### WHAT YOU SHOULD DO
From the listing, collect all lines containing the word "parts".

### MATERIAL FOR THIS TASK
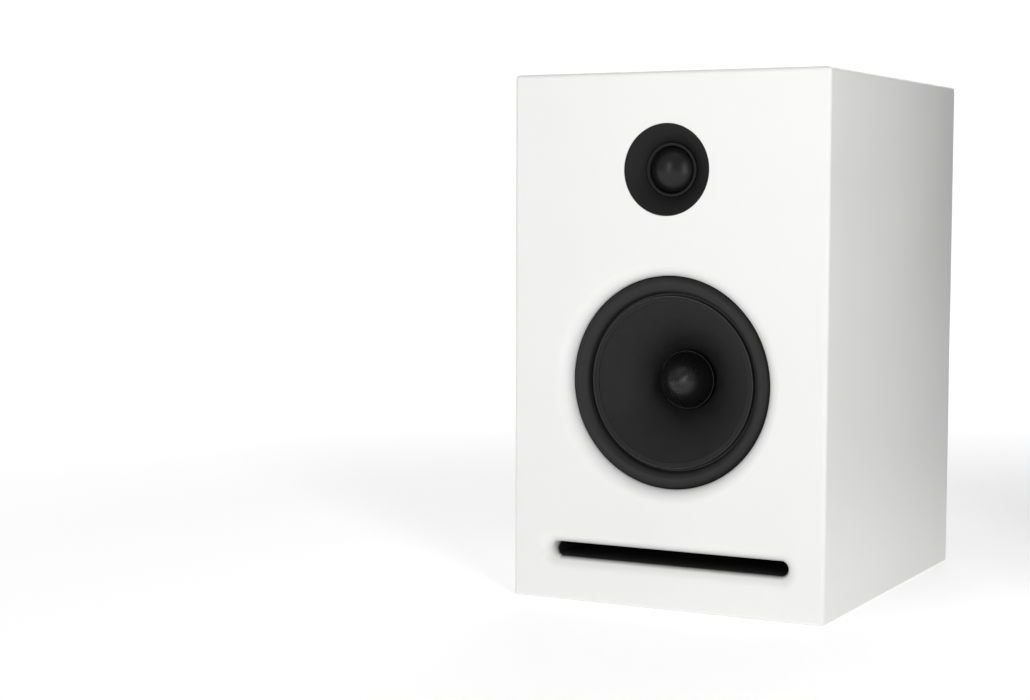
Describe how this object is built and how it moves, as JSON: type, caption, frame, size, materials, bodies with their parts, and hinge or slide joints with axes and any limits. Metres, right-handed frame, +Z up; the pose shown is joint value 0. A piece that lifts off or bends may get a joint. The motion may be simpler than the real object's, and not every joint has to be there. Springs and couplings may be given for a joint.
{
  "type": "bookshelf speaker",
  "caption": "Passive two-way bookshelf speaker with a flared woofer opening, a flush tweeter horn, a front slot port and rear binding posts.",
  "frame": {"origin": "centre of the cabinet's underside", "axes": "+Z up, the front baffle faces -Y, +X to the right seen from the front"},
  "size_m": [0.16, 0.196, 0.254],
  "materials": {
    "cabinet_paint": "satin white lacquer over fibreboard",
    "port_black": "matt black paint over fibreboard",
    "raw_board": "bare fibreboard",
    "damping_foam": "open-cell foam sheet",
    "gasket_foam": "closed-cell foam strip",
    "basket_paint": "black powder-coated pressed steel",
    "surround_rubber": "satin black rubber",
    "cone_black": "black treated paper and polymer cone",
    "cap_black": "semi-gloss black cap",
    "coil_foil": "thin aluminium foil tube",
    "copper_wire": "enamelled and braided copper",
    "spider_cloth": "resin-treated corrugated cloth",
    "motor_steel": "zinc-plated steel",
    "ferrite": "dark grey ferrite ring",
    "tag_laminate": "brown laminate",
    "tinned_brass": "tinned brass",
    "black_screws": "blackened steel",
    "zinc_fasteners": "bright zinc",
    "horn_plastic": "fine-grained black moulding",
    "dome_cloth": "coated black cloth",
    "felt": "grey felt disc",
    "circuit_board": "green circuit board",
    "nylon": "natural nylon",
    "film_sleeve": "yellow film wrap",
    "can_sleeve": "blue shrink sleeve",
    "resistor_body": "off-white cement block",
    "cup_plastic": "fine-grained black moulding",
    "gold_plate": "gold-plated brass",
    "red_plastic": "red moulding",
    "black_plastic": "black moulding",
    "red_wire": "red insulation",
    "black_wire": "black insulation"
  },
  "bodies": {
    "cabinet": {"front_baffle": "cabinet_paint", "left_side": "cabinet_paint", "right_side": "cabinet_paint", "top_panel": "cabinet_paint", "bottom_panel": "cabinet_paint", "rear_panel": "cabinet_paint", "port_lower_board": "port_black", "port_upper_board": "port_black", "port_spacers": "port_black", "window_brace": "raw_board", "acoustic_foam": "damping_foam", "woofer_gasket": "gasket_foam", "woofer_basket": "basket_paint", "woofer_surround": "surround_rubber", "woofer_spider": "spider_cloth", "woofer_top_plate": "motor_steel", "woofer_magnet": "ferrite", "woofer_yoke": "motor_steel", "woofer_tag_board": "tag_laminate", "woofer_tags": "tinned_brass", "woofer_tinsel_leads": "copper_wire", "woofer_screws": "black_screws", "tweeter_gasket": "gasket_foam", "tweeter_horn": "horn_plastic", "tweeter_surround": "dome_cloth", "tweeter_carrier": "horn_plastic", "tweeter_felt": "felt", "tweeter_top_plate": "motor_steel", "tweeter_magnet": "ferrite", "tweeter_yoke": "motor_steel", "tweeter_tags": "tinned_brass", "tweeter_screws": "black_screws", "crossover_board": "circuit_board", "board_spacers": "nylon", "board_screws": "zinc_fasteners", "choke_bobbins": "nylon", "choke_windings": "copper_wire", "film_capacitor": "film_sleeve", "electrolytic_capacitor": "can_sleeve", "ceramic_resistors": "resistor_body", "terminal_cup": "cup_plastic", "terminal_gasket": "gasket_foam", "terminal_screws": "black_screws", "red_post": "gold_plate", "black_post": "gold_plate", "post_lock_nuts": "zinc_fasteners", "solder_tags": "tinned_brass", "positive_leads": "red_wire", "negative_leads": "black_wire"},
    "cone": {"woofer_cone": "cone_black", "woofer_dust_cap": "cap_black", "woofer_former": "coil_foil", "woofer_winding": "copper_wire"},
    "dome": {"tweeter_dome": "dome_cloth", "tweeter_former": "coil_foil", "tweeter_winding": "copper_wire"},
    "red_washer": {"red_clamp_washer": "gold_plate"},
    "black_washer": {"black_clamp_washer": "gold_plate"},
    "red_nut": {"red_thumb_nut": "red_plastic"},
    "black_nut": {"black_thumb_nut": "black_plastic"}
  },
  "joints": [
    {"name": "woofer_stroke", "type": "slide", "parent": "cabinet", "child": "cone", "axis": [0, -1, 0], "range_m": [-0.003, 0.003], "stiffness_N_per_m": 900, "deforming": ["woofer_surround", "woofer_spider", "woofer_tinsel_leads"]},
    {"name": "tweeter_stroke", "type": "slide", "parent": "cabinet", "child": "dome", "axis": [0, -1, 0], "range_m": [-0.0004, 0.0004], "stiffness_N_per_m": 30, "deforming": ["tweeter_surround"]},
    {"name": "red_nut_travel", "type": "slide", "parent": "cabinet", "child": "red_washer", "axis": [0, 1, 0], "range_m": [0, 0.005]},
    {"name": "red_nut_turn", "type": "hinge", "parent": "red_washer", "child": "red_nut", "pos_m": [-0.0095, 0.08, 0.068], "axis": [0, 1, 0], "range_deg": [0, 1801]},
    {"name": "black_nut_travel", "type": "slide", "parent": "cabinet", "child": "black_washer", "axis": [0, 1, 0], "range_m": [0, 0.005]},
    {"name": "black_nut_turn", "type": "hinge", "parent": "black_washer", "child": "black_nut", "pos_m": [0.0095, 0.08, 0.068], "axis": [0, 1, 0], "range_deg": [0, 1801]}
  ],
  "couplings": [
    {"joint": "red_nut_turn", "follows": "red_nut_travel", "rad_per_m": 6283.2},
    {"joint": "black_nut_turn", "follows": "black_nut_travel", "rad_per_m": 6283.2}
  ]
}
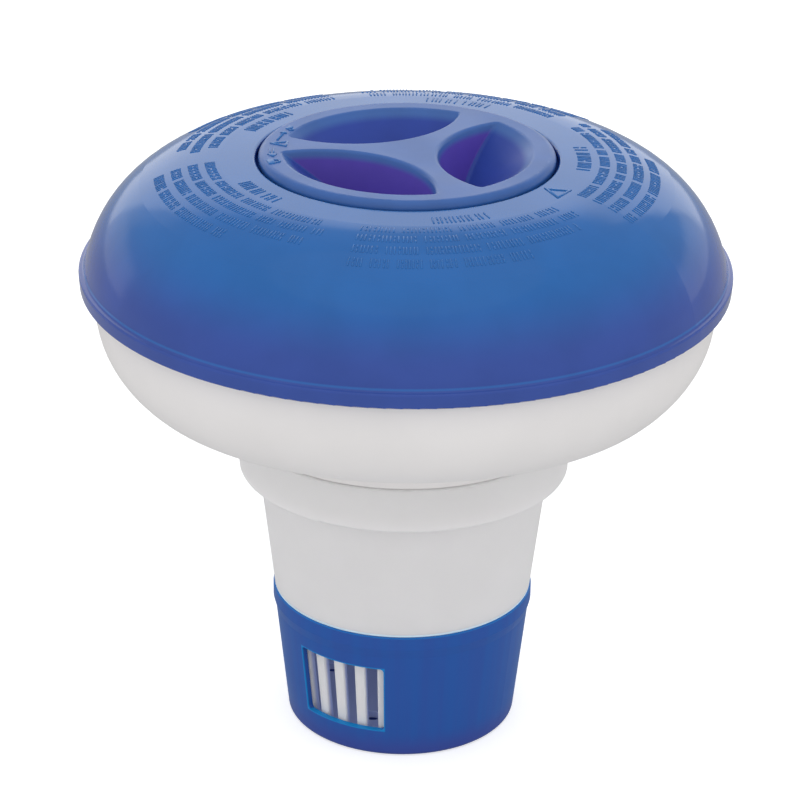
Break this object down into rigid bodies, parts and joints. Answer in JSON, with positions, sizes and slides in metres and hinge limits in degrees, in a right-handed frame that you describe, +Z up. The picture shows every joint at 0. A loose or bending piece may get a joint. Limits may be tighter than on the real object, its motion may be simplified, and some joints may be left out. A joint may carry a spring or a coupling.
{
  "type": "floating chlorine dispenser",
  "caption": "Floating pool chlorine dispenser: round hollow float, twist-off lid with finger pockets, tapered tablet canister and a turning vent cup at the foot.",
  "frame": {"origin": "centre of the circle that the dispenser stands on, on the float axis", "axes": "+Z up along the float axis; the two vent windows face -Y and +Y"},
  "size_m": [0.127, 0.127, 0.1206],
  "materials": {
    "dome_blue": "glossy moulded polypropylene",
    "cap_blue": "satin moulded polypropylene",
    "vent_blue": "satin moulded polypropylene, slightly translucent at thin edges",
    "shell_white": "satin off-white polypropylene",
    "canister_white": "satin off-white polypropylene",
    "seal_rubber": "soft black rubber"
  },
  "bodies": {
    "float": {"float_dome": "dome_blue", "fill_tube": "canister_white", "float_bowl": "shell_white", "rim_seal": "seal_rubber", "canister_seal": "seal_rubber", "tablet_canister": "canister_white"},
    "vent": {"vent_cup": "vent_blue"},
    "cap_seal": {"cap_gasket": "seal_rubber"},
    "cap": {"twist_cap": "cap_blue"}
  },
  "joints": [
    {"name": "vent_turn", "type": "hinge", "parent": "float", "child": "vent", "pos_m": [0, 0, 0], "axis": [0, 0, 1], "range_deg": [0, 90]},
    {"name": "cap_lift", "type": "slide", "parent": "float", "child": "cap_seal", "axis": [0, 0, 1], "range_m": [0, 0.06]},
    {"name": "cap_turn", "type": "hinge", "parent": "cap_seal", "child": "cap", "pos_m": [0, 0, 0.12], "axis": [0, 0, 1], "range_deg": [-38, 0]}
  ]
}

### FINISHED EXERCISE
Describe how this object is built and how it moves, as JSON: type, caption, frame, size, materials, bodies with their parts, and hinge or slide joints with axes and any limits. Metres, right-handed frame, +Z up; the pose shown is joint value 0. A piece that lifts off or bends may get a joint. The motion may be simpler than the real object's, and not every joint has to be there. Springs and couplings may be given for a joint.
Break this object down into rigid bodies, parts and joints. Answer in JSON, with positions, sizes and slides in metres and hinge limits in degrees, in a right-handed frame that you describe, +Z up. The picture shows every joint at 0. A loose or bending piece may get a joint. Limits may be tighter than on the real object, its motion may be simplified, and some joints may be left out. A joint may carry a spring or a coupling.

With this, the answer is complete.